Background information
- Born: Živorad Jelić 7 December 1942 (age 83) Kraljevo, PR Serbia, FPR Yugoslavia
- Genres: Hard rock, progressive rock, folk rock, blues rock
- Occupations: Musician, songwriter, producer
- Instruments: Vocals, guitar, bass guitar
- Years active: 1966–present
- Labels: PGP-RTB, Jugoton, ZKP RTLJ, PGP-RTS, Croatia Records
- Member of: YU grupa
- Formerly of: Džentlmeni
- Website: YU grupa official site

= Žika Jelić =

Serbian rock musician (born 1942)

Živorad "Žika" Jelić (Живорад "Жика" Јелић; born 7 December 1942) is a Serbian rock musician.
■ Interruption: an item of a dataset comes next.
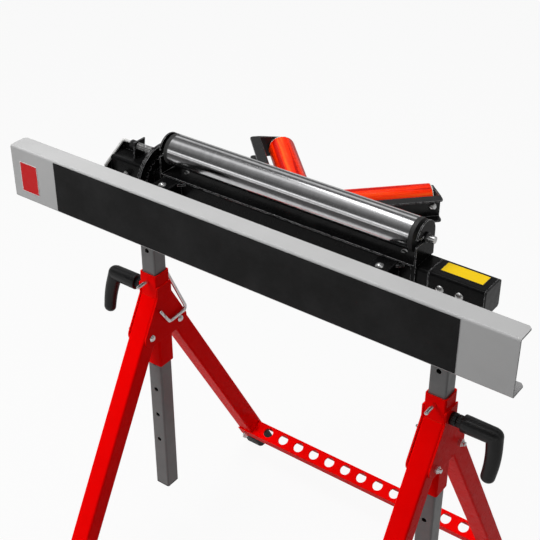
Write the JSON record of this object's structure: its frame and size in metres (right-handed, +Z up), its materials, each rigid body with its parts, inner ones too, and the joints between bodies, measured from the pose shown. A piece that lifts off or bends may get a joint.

He is best known as being the Bass guitarist for the Serbian rock band YU Grupa, which he formed in 1970 with his younger brother Dragi.

During the 1960s, alongside his brother, Jelić was also a member of the beat band Džentlmeni.

==Discography==
===With Džentlmeni===
====Extended plays====
- Idi (1968)
- Slomljena srca (1969)

====Singles====
- "Ona je moja" (1970)

====Compilation albums====
- Antologija (2006)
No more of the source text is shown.